What the task requires: Extract, unchanged, each line of the listing below from its first line through the line that contains "CLEAR = 0.3 * MM", inclusive, and nothing else.

[Dataset entries]
--

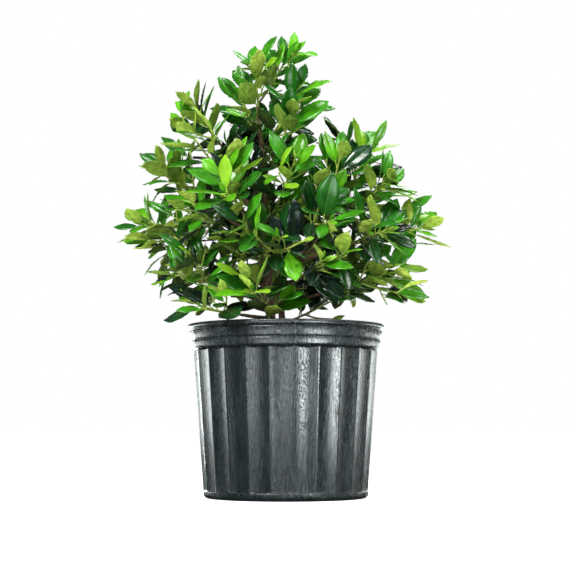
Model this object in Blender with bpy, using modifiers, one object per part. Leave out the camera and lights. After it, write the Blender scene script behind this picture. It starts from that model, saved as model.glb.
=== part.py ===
"""A potted holly: a young shrub with two stems, in a fluted nursery pot of potting soil.

Metres, +Z up, the origin at the middle of the pot's underside. The front is towards -Y.
"""
import itertools
import math
import random
from collections import namedtuple

import bmesh
import bpy
from mathutils import Vector
from mathutils.bvhtree import BVHTree

MM = 0.001
CLEAR = 0.3 * MM

# The pot: a thin shell with a stepped collar, hollow flutes that meet in sharp edges and holes in its floor.
POT_HEIGHT = 245 * MM
LIP_RADIUS = 140 * MM
LIP_DEPTH = 7 * MM
COLLAR_RADIUS = 137.2 * MM
COLLAR_DEPTH = 35.5 * MM
COLLAR_TAPER = 1.4 * MM
WALL_TOP_RADIUS = 131.6 * MM
WALL_FOOT_RADIUS = 116.5 * MM
FLOOR_RADIUS = 111 * MM
FOOT_HEIGHT = 6 * MM
SHELL = 2 * MM
FLUTES = 24
FLUTE_DEPTH = 3.2 * MM
FLUTE_LOW = 16 * MM
FLUTE_HIGH = 201 * MM
FIRST_ARRIS = 275.3
DRAIN_HOLES = 5
DRAIN_RADIUS = 8 * MM
DRAIN_REACH = 82 * MM
DRAIN_SIDES = 10
DRILL_LENGTH = 12 * MM
LEDGE = 1 * MM
COLUMNS = 3

# The soil fills the pot to a little below its lip.
SOIL_TOP = 222 * MM

# The two stems: middle points in mm, then the radius at the soil, at the tip and of the root flare.
Stem = namedtuple("Stem", "name points base tip flare")
MAIN = Stem(
    "main_stem",
    [(-20, 0, 222.3), (-22, 0, 262), (-27, 0, 342), (-31, 2, 440), (-36, 2, 510), (-41, 0, 566)],
    6.6 * MM, 2.0 * MM, 3.4 * MM,
)
RIGHT = Stem(
    "right_stem",
    [(-2.5, 4, 222.3), (-6, 6, 262), (-7, 9, 318), (28, 12, 350), (62, 8, 398), (92, 4, 442)],
    4.4 * MM, 1.9 * MM, 1.2 * MM,
)
STEM_SIDES = 8
STEM_STEPS = 13
TAPER_POWER = 1.25
FLARE_SPAN = 0.09

# The sprays: the stem each grows from and how high, then where its shoot ends, all in mm:
# to the right, to the back, and up. The last value is how many side shoots it has.
Spray = namedtuple("Spray", "name stem foot right back up side_shoots")
SPRAYS = [
    Spray("leader", MAIN, 566, 3, 0, 638, 0),
    Spray("crest_left", MAIN, 545, -44, -14, 622, 0),
    Spray("crest_low_left", MAIN, 515, -64, -10, 574, 0),
    Spray("crest_right", MAIN, 500, 20, -24, 586, 0),
    Spray("crest_low_right", MAIN, 460, 8, -44, 538, 0),
    Spray("crest_back", MAIN, 480, -20, 55, 555, 1),
    Spray("spire_front", MAIN, 385, 12, -66, 470, 1),
    Spray("left_shoulder_top", MAIN, 430, -127, 0, 555, 1),
    Spray("left_shoulder_inner", MAIN, 412, -84, -32, 500, 1),
    Spray("left_shoulder", MAIN, 396, -130, -40, 508, 1),
    Spray("left_upper", MAIN, 362, -174, 10, 476, 1),
    Spray("left_front", MAIN, 350, -86, -86, 446, 2),
    Spray("left_middle", MAIN, 330, -128, -45, 412, 1),
    Spray("left_tip", MAIN, 300, -194, 4, 394, 2),
    Spray("left_low", MAIN, 276, -152, -30, 322, 2),
    Spray("rim_left", MAIN, 254, -112, -110, 260, 1),
    Spray("low_front", MAIN, 268, -46, -112, 284, 1),
    Spray("centre_front", MAIN, 300, -8, -112, 356, 2),
    Spray("centre_left", MAIN, 322, -58, -96, 380, 2),
    Spray("centre_right", RIGHT, 345, 46, -88, 404, 2),
    Spray("centre_low_right", RIGHT, 292, 48, -100, 326, 2),
    Spray("right_inner", RIGHT, 378, 76, -44, 478, 1),
    Spray("right_shoulder", RIGHT, 442, 116, 0, 498, 1),
    Spray("right_shoulder_low", RIGHT, 408, 146, -26, 444, 1),
    Spray("far_right", RIGHT, 352, 192, 0, 384, 1),
    Spray("right_middle", RIGHT, 336, 138, -62, 374, 1),
    Spray("right_low", RIGHT, 276, 152, -46, 318, 2),
    Spray("low_right", RIGHT, 247, 96, 30, 300, 1),
    Spray("back_low_left", MAIN, 284, -100, 118, 345, 2),
    Spray("back_low", RIGHT, 290, 4, 142, 350, 2),
    Spray("back_low_right", RIGHT, 304, 108, 110, 352, 2),
    Spray("back_left", MAIN, 346, -126, 84, 424, 2),
    Spray("back_middle", MAIN, 372, -10, 118, 428, 2),
    Spray("back_right", RIGHT, 392, 96, 84, 430, 2),
    Spray("back_upper", MAIN, 434, -62, 72, 500, 1),
]

# A spray further than this from its stem is carried by a bough, which ends where it enters the leaves.
BOUGH_REACH = 118 * MM
BOUGH_SHARE = 0.58
BOUGH_SIDES = 5
BOUGH_STEPS = 5
BOUGH_BASE = 2.1 * MM
BOUGH_GAIN = 0.006
FOOT_SHIFTS = [shift * MM for shift in (0, 7, -7, 14, -14, 21, -21)]
SPREAD_FIRST = 0.52
RISE_FIRST = 0.42

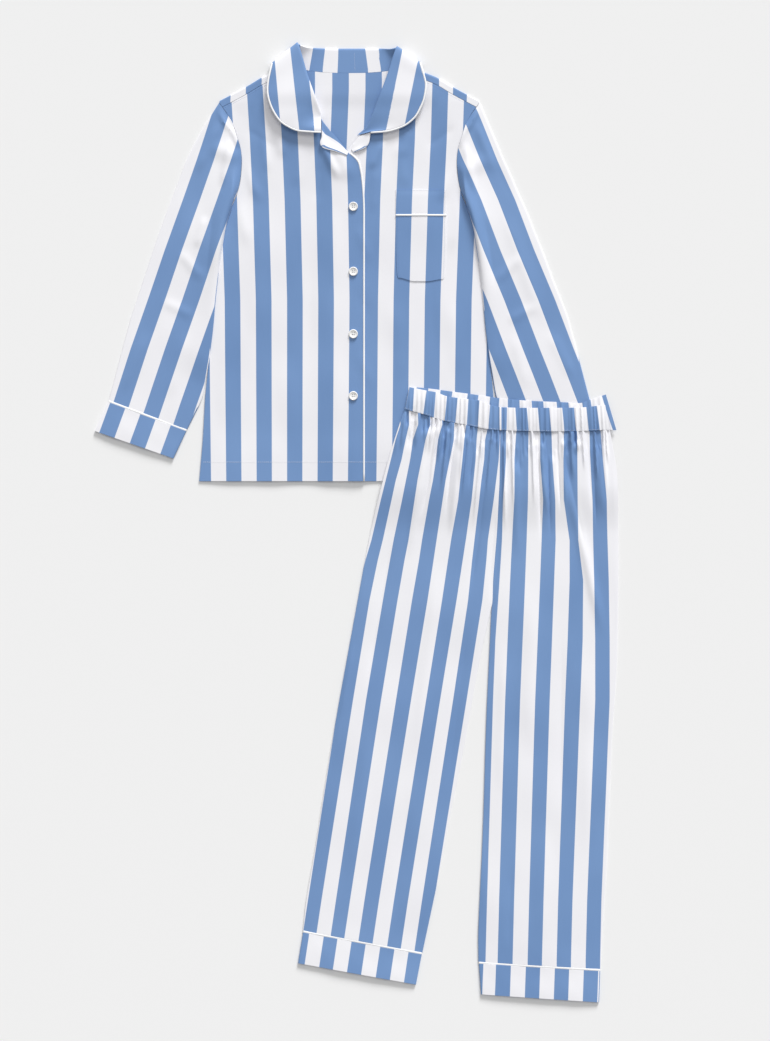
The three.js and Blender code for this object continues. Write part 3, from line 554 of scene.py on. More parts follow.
STRIPED = striped_cotton()
PIPING = plain_thread("white_piping", (0.93, 0.93, 0.94, 1), (0.88, 0.88, 0.89, 1), 1500, 1500, 0.75)
THREAD = plain_thread("sewing_thread", (0.86, 0.87, 0.90, 1), (0.78, 0.79, 0.83, 1), 4000, 2500, 0.7)
# A dark blue thread whose colour is painted shade: the grooves of the seams and the pocket's open top.
SEAM_SHADE_THREAD = plain_thread("seam_shade_thread", (0.20, 0.30, 0.50, 1), (0.15, 0.24, 0.43, 1), 4000, 2500, 0.7)
RESIN = button_finish()
print("finishes:", [m.name for m in bpy.data.materials])

# %% [markdown]
# ## How the layers of the shirt lie
#
# The back lies on the surface, then the wearer's left front with the buttonless edge, then the
# right front over it at the placket. Air between back and front lets the body rise to a soft
# crown. Every piece that lies on the shirt reads its height from these functions.

# %% Heights of the shirt
BODY_SIDE = [
    (0, 245), (69, 239), (139, 235), (226, 226), (283, 221), (332, 216), (409, 205), (430, 199),
    (472, 182), (497, 177), (534, 176), (565, 184), (590, 193), (618, 212),
]
SHOULDER_TIP = 618
SHOULDER_FOLD = [
    (0, 712), (60, 706), (97, 677), (120, 668), (143, 659), (165, 646), (185, 635), (212, 621),
]
NECK_SIDE = 97
BACK_NECK = [(0, 666), (40, 667), (74, 671), (NECK_SIDE, 675)]
SHIRT_PUFF = 1.8
HEM_LIFT = 1.5  # how far the front's hem stands off the back

side_at = curve(BODY_SIDE)
shoulder_at = curve(SHOULDER_FOLD)
back_neck_at = curve(BACK_NECK)

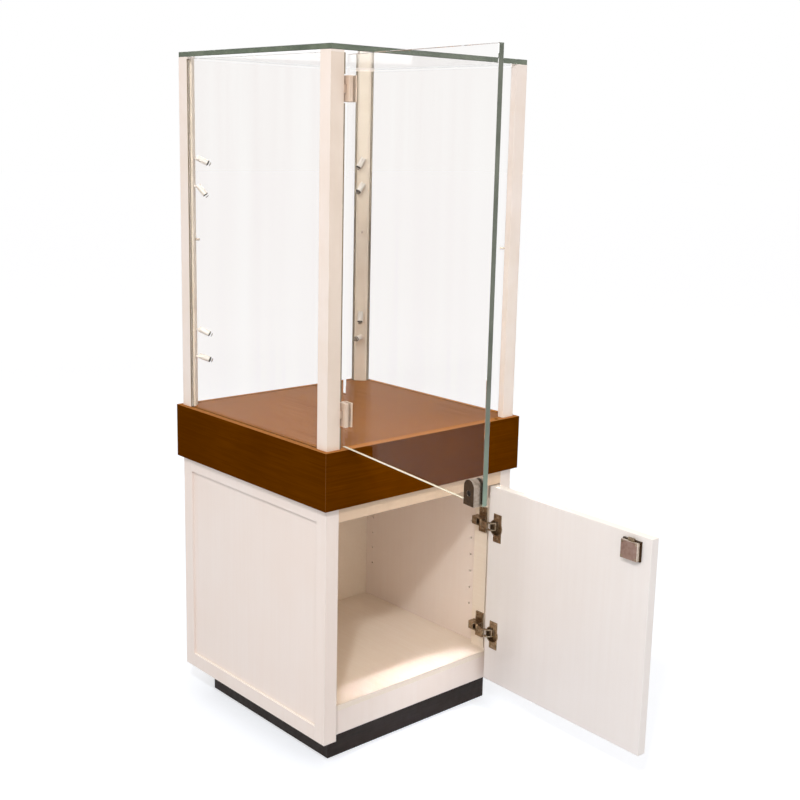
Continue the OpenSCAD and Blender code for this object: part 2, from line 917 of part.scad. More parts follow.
// Frame of one lamp: the origin is its pivot, X points away from the post,
// and its stem is turned in its hole
module lamp_place(sx, i) {
  d = lamp_reach * sqrt(0.5);
  turn = sx < 0 ? lamp_turn_left[i] : lamp_turn_right[i];
  translate([sx * (chamfer_mid - d), chamfer_mid - d, lamp_zs[i]])
    rotate(sx < 0 ? -45 : -135)
      rotate([turn, 0, 0]) children();
}

module lamp_stem() {
  difference() {
    union() {
      rod([-lamp_reach - socket_depth + running, 0, 0], 0, stem_d,
        socket_depth - running + collar_len);
      block([-lamp_reach + collar_len / 2, -tongue_t / 2, -tongue_h / 2],
        [0, tongue_t / 2, tongue_h / 2]);
      rotate([90, 0, 0]) cylinder(d = tongue_h, h = tongue_t, center = true);
    }
    rotate([90, 0, 0])
      cylinder(d = lamp_pin_d + 2 * running, h = tongue_t + 2 * cut, center = true);
  }
}

module lamp_stems() {
  color(lamp_white)
    for (sx = [-1, 1], i = [0 : len(lamp_zs) - 1]) lamp_place(sx, i) lamp_stem();
}

// A small cylindrical spot with a slot behind and a recessed lens
module lamp_head(sx, i) {
  tilt = sx < 0 ? lamp_tilt_left[i] : lamp_tilt_right[i];
  color(lamp_white)
    lamp_place(sx, i)
      rotate([0, tilt, 0])
        union() {
          difference() {
            rod([-lamp_rear, 0, 0], 0, lamp_d, lamp_len);
            block([-lamp_rear - cut, -tongue_slot / 2, -lamp_d],
              [slot_depth - lamp_rear, tongue_slot / 2, lamp_d]);
            rod([lamp_len - lamp_rear - lens_depth, 0, 0], 0, lens_d, lens_depth + cut);
          }
          rotate([90, 0, 0]) cylinder(d = lamp_pin_d, h = lamp_d - 2, center = true);
        }
}

plinth_front();
plinth_back();
plinth_ribs();
base_board();
cupboard_post(-1, -1);  // cupboard_post_front_left
cupboard_post(1, -1);  // cupboard_post_front_right
cupboard_post(-1, 1);  // cupboard_post_rear_left
cupboard_post(1, 1);  // cupboard_post_rear_right
front_top_rail();
front_toe_rail();
side_rails(-half);  // left_rails
side_rails(inner);  // right_rails
rear_rails();
side_panel(-1);  // left_panel
side_panel(1);  // right_panel
back_panel();
cupboard_floor();
floor_bearers();
cupboard_ceiling();
hinge_batten();
side_cleats();
band_board(0);  // band_front
band_board(1);  // band_right
band_board(2);  // band_back
band_board(3);  // band_left
deck_board();
glass_post(-1, -1);  // glass_post_front_left
glass_post(1, -1);  // glass_post_front_right
glass_post(-1, 1);  // glass_post_rear_left
glass_post(1, 1);  // glass_post_rear_right
post_pads();
side_pane(-1);  // left_pane
side_pane(1);  // right_pane
rear_pane();
top_glass();
shelf_pegs();
glass_door_pane();
glass_hinge_leaves();
glass_hinge_clamps();
glass_hinge_pins();
glass_lock_body();
glass_lock_plate();
glass_lock_plug();
glass_lock_bolt();
cupboard_door();
hinge_cups();
hinge_arms();
hinge_links();
door_lock_body();
door_lock_plug();
door_lock_bolt();
lamp_stems();
lamp_head(-1, 0);  // lamp_head_left_1
lamp_head(-1, 1);  // lamp_head_left_2
lamp_head(-1, 2);  // lamp_head_left_3
lamp_head(-1, 3);  // lamp_head_left_4
lamp_head(1, 0);  // lamp_head_right_1
lamp_head(1, 1);  // lamp_head_right_2
lamp_head(1, 2);  // lamp_head_right_3
lamp_head(1, 3);  // lamp_head_right_4
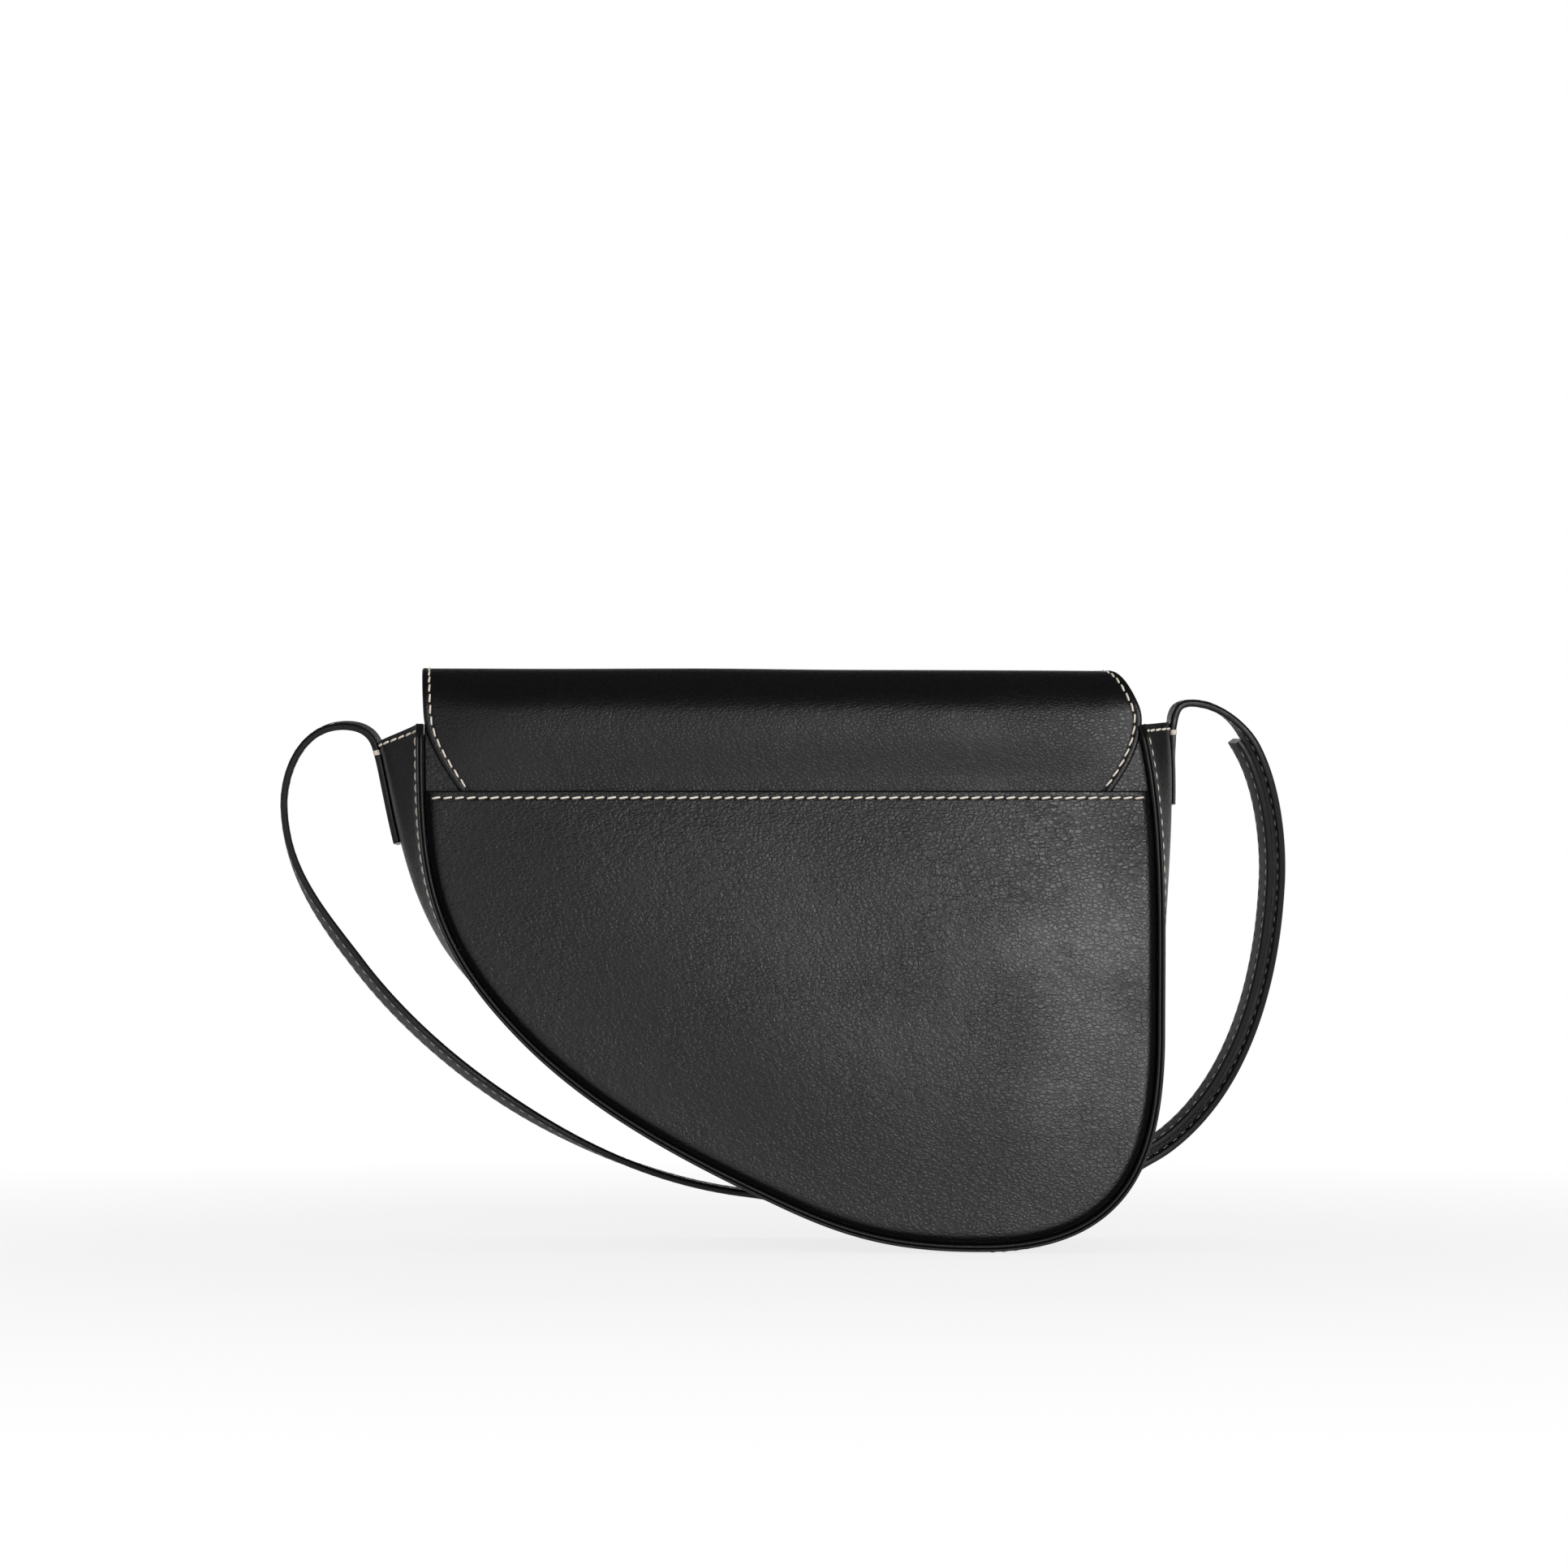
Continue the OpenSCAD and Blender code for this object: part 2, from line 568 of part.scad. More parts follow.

--

Result of this exercise:
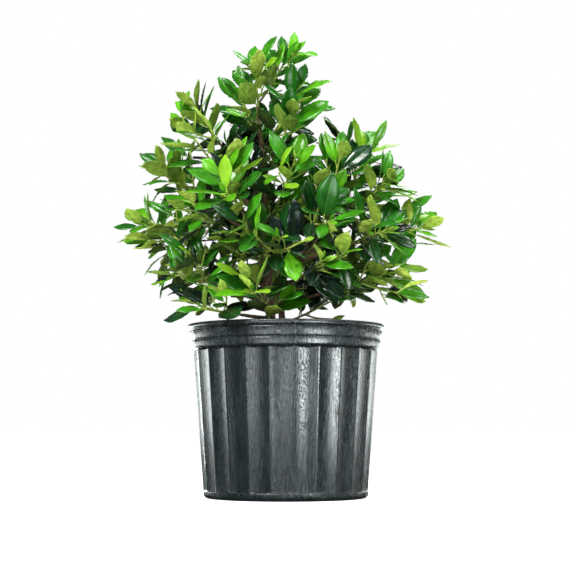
Model this object in Blender with bpy, using modifiers, one object per part. Leave out the camera and lights. After it, write the Blender scene script behind this picture. It starts from that model, saved as model.glb.
=== part.py ===
"""A potted holly: a young shrub with two stems, in a fluted nursery pot of potting soil.

Metres, +Z up, the origin at the middle of the pot's underside. The front is towards -Y.
"""
import itertools
import math
import random
from collections import namedtuple

import bmesh
import bpy
from mathutils import Vector
from mathutils.bvhtree import BVHTree

MM = 0.001
CLEAR = 0.3 * MM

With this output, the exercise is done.